Mark, why don't you take a stab at that?

Mark D. Casaday

Well, for all the indications that we've seen in the well performance, you're talking to EURs of around 8 to 10 in the East Lycoming area. So what EXCO has told me in numerous meetings is that, at current gas prices, they can earn an acceptable rate of return at those levels. So I have to -- their business is drilling. So I have to believe that they will continue to drill over there. They've had great success in West Lycoming, with some wells that have even exceeded some of the high volume range wells that we have. So their results have been good. I'm just hopeful that they'll pick up their operations here in the third and fourth quarter of this year.

Robert B. Wallace

But I would say, Mark, that there hasn't been a material increase in our expectations for EXCO in our numbers for this year or even our preliminary plan for next year. It's really our confidence in the acreage where they operate, that if it's not drilled by them, it's got to be drilled by another party maybe.

Mark D. Casaday

That's right. Today, we've seen great results over in East Lycoming from Inflection.
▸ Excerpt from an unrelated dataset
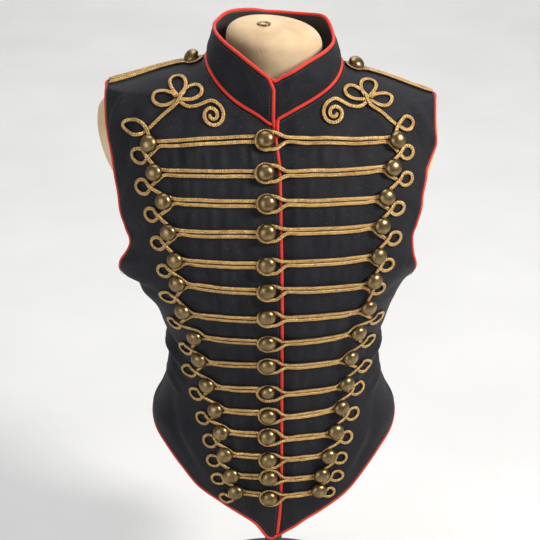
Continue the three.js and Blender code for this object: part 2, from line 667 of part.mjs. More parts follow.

And XTO has drilled 3 wells the fourth quarter of this past year, which are connected online, and all performing wells. So the reserves in that area, as with all Lycoming County, are there.

Unknown Analyst

So you're saying that it's not a discretionary reduction in production? It was more structural or they were facing just some issues themselves that prevented them from producing as planned?

Mark D. Casaday

I won't speculate on what their internal issues were.

Operator

[Operator Instructions] And at this time, I'm not showing any questions. So that will conclude our question-and-answer session. I'd like to turn the conference back over to Mr. Shea for any closing remarks.

William H. Shea

Thanks very much, Emily. Thanks again, everyone, for joining us. We will speak to you at the first quarter 2013 call. Have a great day. Thank you.

Operator

The conference is now concluded. Thank you for attending today's presentation. You may now disconnect.